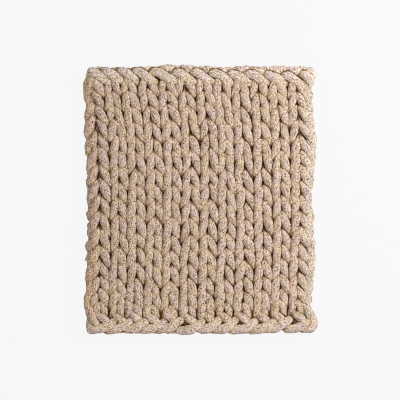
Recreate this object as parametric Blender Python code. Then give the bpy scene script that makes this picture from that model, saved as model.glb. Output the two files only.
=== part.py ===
"""Chunky hand-knit blanket, lying flat with its knit side up.

It is one cloth of one thick, soft yarn. Thirteen columns of V stitches run up it, between a
cast-on chain along the near edge and a bind-off chain along the far edge. X runs across the
columns and Y up them, and the cloth lies on z = 0. Lengths are in metres.
"""

import bisect
import math

import bmesh
import bpy
from mathutils import Vector

MM = 0.001

# Driving sizes
STITCH_PITCH = 60.4 * MM  # from one column of stitches to the next
THICKNESS = 48 * MM  # floor to the top of a stitch's leg
RIM_HEIGHT = 23 * MM  # height of the cloth's outermost line
EDGE_ROLL = 27 * MM  # width over which the face rounds down to the rim
UNDERSIDE_INSET = 15 * MM  # how far inside the rim the underside touches the floor
UNDERSIDE_GROOVE = 9 * MM  # depth of the grooves between the ridges of the underside
CORNER_RADIUS = 21 * MM

# Each leg of a V climbs from the middle of its column to the gap beside it.
LEG_RISE = 33 * MM

# Every column of stitches is cut at these fractions of its width: gap, flank, flank, middle ...
FACE_CUTS = (0.0, 0.14, 0.36, 0.5, 0.64, 0.86)
UNDERSIDE_CUTS = (0.0, 0.5)

# How far the face lies below the top of a leg, in mm, on the three lines across each stitch
LINES_ACROSS = {
    # line:     (gap, outer flank, inner flank, middle of the V)
    "notch": (22, 7, 9, 24),
    "root": (15, 4, 1, 15),
    "shoulder": (13, 0, 3, 13),
}
CUT_NAMES = (0, 1, 2, 3, 2, 1)

# The rows of the cloth from the cast-on chain up: height of the row, and where its two side
# edges lie, in mm. The edges wander because the outer stitches curl by different amounts.
ROWS = (
    # height, left, right
    (75, -375, 387),
    (43, -387, 371),
    (43, -384, 376),
    (50, -380, 378),
    (50, -377, 384),
    (50, -376, 387),
    (55, -376, 374),
    (53, -370, 376),
    (52, -376, 370),
    (53, -372, 374),
    (57, -377, 378),
    (50, -375, 381),
    (53, -376, 385),
    (52, -379, 374),
    (47, -377, 375),
    (48, -381, 371),
    (60, -373, 382),
)

# The columns of stitches from left to right. A column leans off its even place and its stitches
# sit high or low by these mm, at five stations from the near end of the cloth to the far end.
STATIONS = (-380, -192, 0, 192, 380)
COLUMNS = (
    # lean at the five stations,  rise at the five stations
    ((-2, 0, -1, -5, -6), (3, 7, 13, 3, 0)),
    ((-3, 2, 2, -1, -22), (5, 7, 13, 5, -3)),
    ((-11, 0, 1, -4, -29), (0, -2, 3, 0, 0)),
    ((-12, -2, 0, -3, -29), (-2, 3, 0, -5, 5)),
    ((-13, -9, -1, -6, -24), (-3, -10, -2, -3, -2)),
    ((-10, -10, -3, -3, -21), (0, -10, -5, 2, 0)),
    ((-11, -8, -1, -3, -20), (0, 2, -10, 7, 0)),
    ((-10, -7, 0, 0, -17), (3, -5, 2, 8, 0)),
    ((-12, -4, -4, -10, -19), (2, -3, -17, -10, -2)),
    ((-7, -1, -4, -6, -18), (-2, 3, -8, -8, -3)),
    ((-13, -1, -1, -5, -16), (3, 7, 5, -3, -7)),
    ((-11, -3, 1, -3, -13), (17, 15, 13, -2, -5)),
    ((-17, -5, -2, 2, -12), (13, 13, 13, -2, -5)),
)

# The links of the two edge chains: where each strand starts and ends, in mm from the middle of
# its column and as a share of the chain's width, counted from the rim inwards.
CAST_ON_STRANDS = (
    # start x, start share, end x, end share
    (8, 0.86, 58, 0.50),
    (4, 0.24, 60, 0.46),
)
BIND_OFF_STRANDS = ((2, 0.26, 54, 0.74),)
STRAND_RADIUS = 14.5 * MM
STRAND_GAP = 21 * MM  # how far the face drops between two strands of a chain
CAST_ON_HUMP = 0.78  # where along a column the near rim reaches furthest out
BIND_OFF_HUMP = 0.17  # and the far rim
SCALLOP = 6 * MM
CHAIN_CUTS = (0.25, 0.5, 0.75)

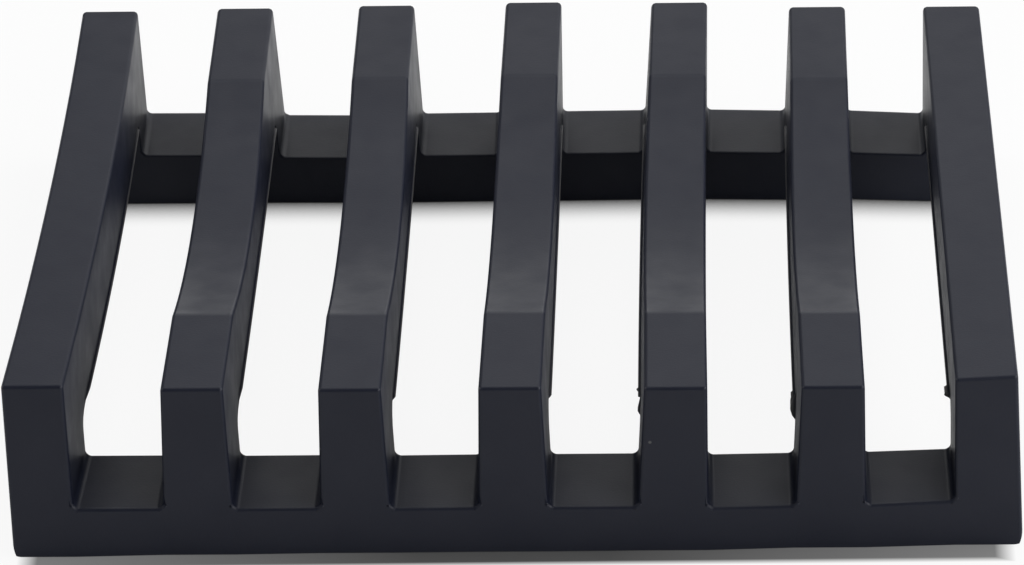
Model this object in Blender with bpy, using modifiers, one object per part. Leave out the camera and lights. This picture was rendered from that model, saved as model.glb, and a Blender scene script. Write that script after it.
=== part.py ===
"""Slatted soap dish in soft charcoal silicone: two cross rails and seven arched slats.

Metres, +Z up. The origin lies on the floor under the middle of the dish. +X runs across the slats
and +Y runs from the front rail to the rear rail.
"""
import math

import bmesh
import bpy

# Overall size
WIDTH = 0.115
DEPTH = 0.090
HEIGHT = 0.0222

# Cross rails
RAIL_HEIGHT = 0.0065
RAIL_DEPTH = 0.0112

# Slats, which narrow from the floor to their top so that the moulding leaves its tool
SLAT_COUNT = 7
SLAT_FOOT_WIDTH = 0.0082
SLAT_TOP_WIDTH = 0.0068
BEAM_LIFT = 0.0055

# Soap dip in the inner slats, between a flat land at the front and one at the rear
FRONT_LAND = 0.016
REAR_LAND = 0.019
DIP_DEPTH = 0.0041

# Rounding: at a slat's foot, under its ends, on its edges and at the rails' lower corners
FOOT_FILLET = 0.0010
KNEE_FILLET = 0.0015
EDGE_ROUND = 0.0005
CORNER_ROUND = 0.0013

# Gap between a rail's seat and the slat that stands on it
SEAM = 0.0003

# Fineness of the curved faces
DIP_STEPS = 18
FILLET_STEPS = 4
EDGE_STEPS = 3

# Finish
SILICONE_COLOUR = (0.022, 0.023, 0.027, 1.0)
SILICONE_ROUGHNESS = 0.55
WELD_DISTANCE = 0.000001
FLAT_ANGLE = math.radians(0.2)
SHARP_ANGLE = math.radians(30)

# Sizes that follow from the ones above
SEAT_HEIGHT = RAIL_HEIGHT + FOOT_FILLET
BEAM_UNDERSIDE = RAIL_HEIGHT + BEAM_LIFT
SLAT_PITCH = (WIDTH - SLAT_FOOT_WIDTH) / (SLAT_COUNT - 1)


def clear_scene():
    for obj in list(bpy.data.objects):
        bpy.data.objects.remove(obj)


def make_collection(name):
    collection = bpy.data.collections.new(name)
    bpy.context.scene.collection.children.link(collection)
    return collection


def silicone(name):
    """Matt charcoal silicone for one member."""
    material = bpy.data.materials.new(name)
    material.use_nodes = True
    shader = material.node_tree.nodes["Principled BSDF"]
    shader.inputs["Base Color"].default_value = SILICONE_COLOUR
    shader.inputs["Roughness"].default_value = SILICONE_ROUGHNESS
    shader.inputs["Metallic"].default_value = 0.0
    return material


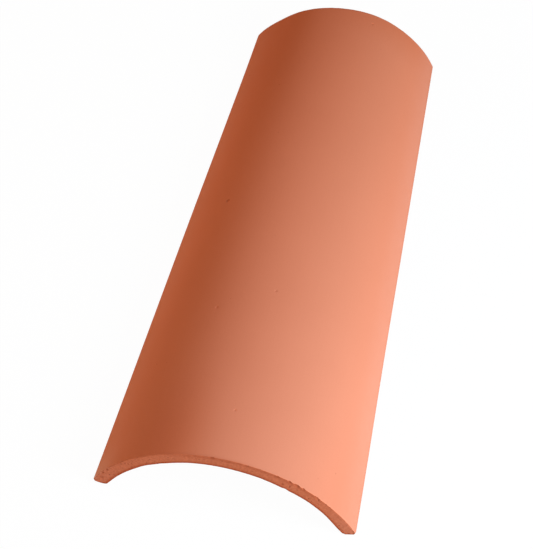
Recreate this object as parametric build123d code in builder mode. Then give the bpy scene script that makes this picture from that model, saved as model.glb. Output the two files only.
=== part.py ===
# Curved clay roof tile: one tapering arched wall of fired clay that lies on its two long edges.
# Millimetres. X runs across the tile, Y along it from the wide end to the narrow end, and Z is up.
# The origin is on the floor under the middle of the tile.

import os
from math import atan, cos, degrees

from build123d import *

# The tile is a strip of a cone's wall: this long, and this thick
tile_length = 500
wall = 11

# Widths over the outer corners of the feet, and the height of the wide end's crown over those corners
wide_end_width = 200
narrow_end_width = 162
wide_end_rise = 64

# The wet clay's edges are softened after it is cut
edge_radius = 1

# Half the angle that the arch spans about the cone's axis, and the outer radius at each end
half_arch = 2 * atan(wide_end_rise / (wide_end_width / 2))
wide_end_radius = wide_end_rise / (1 - cos(half_arch))
narrow_end_radius = wide_end_radius * narrow_end_width / wide_end_width

# The cone's axis climbs towards the narrow end by as much as brings the feet level
axis_climb = atan((wide_end_radius - narrow_end_radius) * cos(half_arch) / tile_length)

with BuildPart() as tile:
    # The wall's lengthwise section at one foot, which is cut square to the wall
    with BuildSketch(Plane.YZ.rotated((0, -degrees(half_arch), 0))):
        with BuildLine():
            Polyline(
                (-tile_length / 2, wide_end_radius),
                (tile_length / 2, narrow_end_radius),
                (tile_length / 2, narrow_end_radius - wall),
                (-tile_length / 2, wide_end_radius - wall),
                close=True,
            )
        make_face()
    revolve(axis=Axis.Y, revolution_arc=2 * degrees(half_arch))
    fillet(tile.edges(), radius=edge_radius)

# Laid on the floor with its middle over the origin
tile.part.move(Location((0, 0, 0), (degrees(axis_climb), 0, 0)))
box = tile.part.bounding_box()
tile.part.move(Location((0, -box.center().Y, -box.min.Z)))
tile.part.label = "tile"

os.makedirs("parts", exist_ok=True)
export_step(tile.part, "parts/tile.step")
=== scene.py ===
import bmesh
import bpy
from math import atan, atan2, copysign, cos, exp, hypot, radians, sin
from mathutils import Matrix, Vector, noise
from mathutils.kdtree import KDTree


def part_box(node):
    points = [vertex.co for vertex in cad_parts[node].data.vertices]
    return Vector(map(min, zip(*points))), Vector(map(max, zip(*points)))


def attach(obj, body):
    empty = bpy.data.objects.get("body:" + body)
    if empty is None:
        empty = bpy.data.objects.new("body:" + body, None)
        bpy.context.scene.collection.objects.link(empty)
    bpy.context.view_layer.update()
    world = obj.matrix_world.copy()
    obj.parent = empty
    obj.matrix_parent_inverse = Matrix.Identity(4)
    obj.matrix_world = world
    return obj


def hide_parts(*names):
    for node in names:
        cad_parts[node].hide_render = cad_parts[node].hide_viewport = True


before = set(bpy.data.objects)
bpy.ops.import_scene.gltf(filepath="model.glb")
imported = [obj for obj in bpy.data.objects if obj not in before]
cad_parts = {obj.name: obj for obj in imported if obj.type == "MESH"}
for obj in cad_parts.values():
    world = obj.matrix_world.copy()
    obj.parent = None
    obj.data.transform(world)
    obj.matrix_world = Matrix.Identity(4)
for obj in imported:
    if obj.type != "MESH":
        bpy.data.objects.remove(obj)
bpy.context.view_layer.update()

# Camera
# The tile is seen from above its wide end and a little from its right, with a long lens. All lengths in this
# file are in metres.
camera_azimuth = radians(8.88)
camera_elevation = radians(50.77)
camera_roll = radians(4.12)
camera_lens = 120.9
camera_distance = 1.479
camera_aim = Vector((-0.0118, -0.0450, 0.0300))

camera_data = bpy.data.cameras.new("photo_camera")
camera_data.lens = camera_lens
camera = bpy.data.objects.new("photo_camera", camera_data)
bpy.context.scene.collection.objects.link(camera)
towards_camera = Vector((
    sin(camera_azimuth) * cos(camera_elevation),
    -cos(camera_azimuth) * cos(camera_elevation),
    sin(camera_elevation),
))
camera.rotation_mode = "QUATERNION"
upright_turn = towards_camera.to_track_quat("Z", "Y").to_matrix().to_4x4()
camera.rotation_quaternion = (upright_turn @ Matrix.Rotation(camera_roll, 4, "Z")).to_quaternion()
camera.location = camera_aim + towards_camera * camera_distance
bpy.context.scene.camera = camera
bpy.context.scene.view_settings.view_transform = "Standard"

# Studio
# A wide white floor under a white surround, lit by three large soft lamps. The main one stands on the right
# and is slightly cool, and two warmer and weaker ones stand on the left and in front.
floor_size = 12.0
floor_white = (0.9, 0.9, 0.9, 1.0)
floor_glow_share = 0.98
surround_white = (1.0, 1.0, 1.0, 1.0)
surround_light = 0.05
surround_tint = (1.0, 0.50, 0.30, 1.0)
lamps = {
    "right_lamp": dict(place=(0.94, -0.42, 0.69), size=0.60, power=22.45, tint=(0.84, 1.00, 1.16)),
    "left_lamp": dict(place=(-1.02, -0.05, 0.69), size=0.60, power=7.0, tint=(0.97, 0.59, 0.32)),
    "front_lamp": dict(place=(0.0, -1.60, 0.20), size=0.70, power=3.0, tint=(1.00, 0.85, 0.72)),
}
lamp_aim = Vector((0.0, -0.05, 0.05))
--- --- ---
> Request: Within the material above, extract exactly the lines that start at the line containing "with BuildPart() as" and stop after the line containing "obj.matrix_parent_inverse = Matrix.Identity(4)", and only those.

> Output below:
with BuildPart() as tile:
    # The wall's lengthwise section at one foot, which is cut square to the wall
    with BuildSketch(Plane.YZ.rotated((0, -degrees(half_arch), 0))):
        with BuildLine():
            Polyline(
                (-tile_length / 2, wide_end_radius),
                (tile_length / 2, narrow_end_radius),
                (tile_length / 2, narrow_end_radius - wall),
                (-tile_length / 2, wide_end_radius - wall),
                close=True,
            )
        make_face()
    revolve(axis=Axis.Y, revolution_arc=2 * degrees(half_arch))
    fillet(tile.edges(), radius=edge_radius)

# Laid on the floor with its middle over the origin
tile.part.move(Location((0, 0, 0), (degrees(axis_climb), 0, 0)))
box = tile.part.bounding_box()
tile.part.move(Location((0, -box.center().Y, -box.min.Z)))
tile.part.label = "tile"

os.makedirs("parts", exist_ok=True)
export_step(tile.part, "parts/tile.step")
=== scene.py ===
import bmesh
import bpy
from math import atan, atan2, copysign, cos, exp, hypot, radians, sin
from mathutils import Matrix, Vector, noise
from mathutils.kdtree import KDTree


def part_box(node):
    points = [vertex.co for vertex in cad_parts[node].data.vertices]
    return Vector(map(min, zip(*points))), Vector(map(max, zip(*points)))


def attach(obj, body):
    empty = bpy.data.objects.get("body:" + body)
    if empty is None:
        empty = bpy.data.objects.new("body:" + body, None)
        bpy.context.scene.collection.objects.link(empty)
    bpy.context.view_layer.update()
    world = obj.matrix_world.copy()
    obj.parent = empty
    obj.matrix_parent_inverse = Matrix.Identity(4)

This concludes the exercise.